Prepare a 7.5″ springform pan with non-stick cooking spray. In a food processor, place the Oreo cookies and pulse until finely crumbled. Slowly add the melted butter, pulse until the cookie crumbs form into a ball. Remove 2 Tablespoons for the ribbon in the center of the cheesecake. Press the remaining cookie crumbles into the prepared springform pan. Place into the freezer for 10 minutes while the batter is prepared. Place a trivet into the bottom of your Instant Pot, add the minimum amount of water as stated in the manufacturer’s instructions. Wrap aluminum foil around the bottom of the springform pan to protect it from water.

In a medium bowl, beat cream cheese until soft and creamy. Add the sugar and continue beating until light and fluffy, approximately 2 minutes. Add the eggs, heavy whipping cream, flour, and mint extract until just combined. Transfer half of the mixture to the prepared springform pan spread evenly.

Next, sprinkle the reserved cookie crumbs.

Next, sprinkle the reserved cookie crumbs.

Top with the remaining cream cheese batter. Cover the springform pan with aluminum foil to avoid water dripping onto the top. Place into the Instant Pot, place the lid on, and set valve to sealing. Program to “manual” or set for 35 minutes. When the cooking cycle is complete, allow the Instant Pot to perform a natural release allowing pressure to leave and the pin to drop. Remove the lid, leave the pan inside the Instant Pot for 20 minutes before removing.

Remove the pan carefully. Replace the aluminum foil with plastic wrap and refrigerate the cheesecake until cool. For the ganache: place the chocolate chip morsels and heavy whipping cream into a microwave-safe container. Heat, stirring every 30 seconds until the ganache is smooth.
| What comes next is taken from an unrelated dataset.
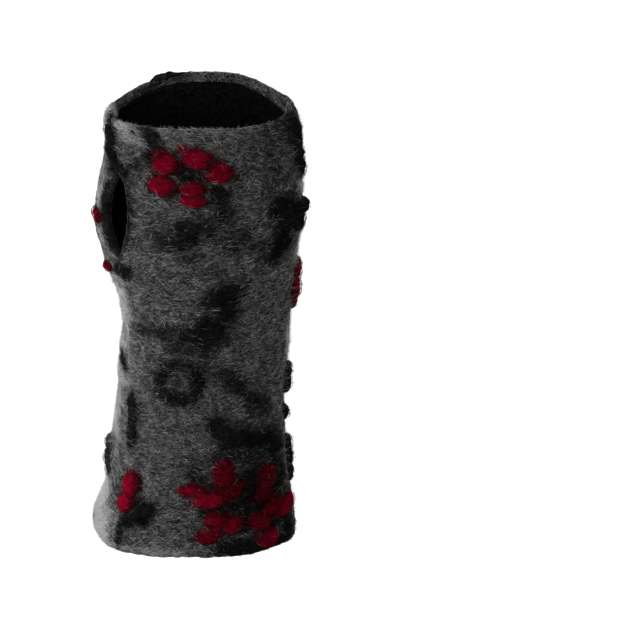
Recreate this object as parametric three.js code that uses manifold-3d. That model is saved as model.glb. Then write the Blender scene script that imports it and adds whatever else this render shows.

Spread the ganache over the top of the cheesecake. Return the cheesecake to the refrigerator until ready to serve.

Try these other delicious St. Patrick’s Day treats:

How about an amazing beverage to enjoy alongside?

Yield: 8 servings

Instant Pot Grasshopper Cheesecake

Instant Pot Grasshopper Cheesecake

Instant Pot Grasshopper Cheesecake is creamy, dreamy, decadent, and made on your countertop. A great dessert for St. Patrick's Day.

Prep Time 30 minutes
Cook Time 35 minutes
Cooling Time 2 hours
Total Time 30 minutes

Ingredients

Cheesecake

  • 20 mint flavored Oreo cookies, divided
  • 2 Tablespoons butter, melted
  • 16 ounces cream cheese, room temperature
  • 1/2 cup granulated sugar
  • 2 large eggs, room temperature
  • 1 Tablespoon all purpose flour
  • 1/4 cup heavy whipping cream
  • 1/4 to 1/2 teaspoon mint extract

Ganache

  • 1/2 cup semi-sweet chocolate chip morsels
  • 4 Tablespoons heavy whipping cream

Instructions

  1. Prepare a 7.5" springform pan with non-stick cooking spray.
  2. In a food processor, place the Oreo cookies and pulse until finely crumbled.
  3. Slowly add the melted butter, pulse until the cookie crumbs form into a ball. Remove 2 Tablespoons for the ribbon in the center of the cheesecake.
  4. Press the remaining cookie crumbles into the prepared springform pan. Place into the freezer for 10 minutes while the batter is prepared.
  5. Place a trivet into the bottom of your Instant Pot, add the minimum amount of water as stated in the manufacturer's instructions. Wrap aluminum foil around the bottom of the springform pan to protect it from water.
  6. In a medium bowl, beat cream cheese until soft and creamy. Add the sugar and continue beating until light and fluffy, approximately 2 minutes.
  7. Add the eggs, heavy whipping cream, flour, and mint extract until just combined.
  8. Transfer half of the mixture to the prepared springform pan spread evenly.
  9. Next, sprinkle the reserved cookie crumbs. Top with the remaining cream cheese batter.
  10. Cover the springform pan with aluminum foil to avoid water dripping onto the top. Place into the Instant Pot, place the lid on, and set valve to sealing. Program to "manual" or set for 35 minutes.
  11. When the cooking cycle is complete, allow the Instant Pot to perform a natural release allowing pressure to leave and the pin to drop. Remove the lid, leave the pan inside the Instant Pot for 20 minutes before removing.
  12. Remove the pan carefully. Replace the aluminum foil with plastic wrap and refrigerate the cheesecake until cool.
  13. For the ganache: place the chocolate chip morsels and heavy whipping cream into a microwave-safe container. Heat, stirring every 30 seconds until the ganache is smooth.
  14. Spread the ganache over the top of the cheesecake. Return the cheesecake to the refrigerator until ready to serve.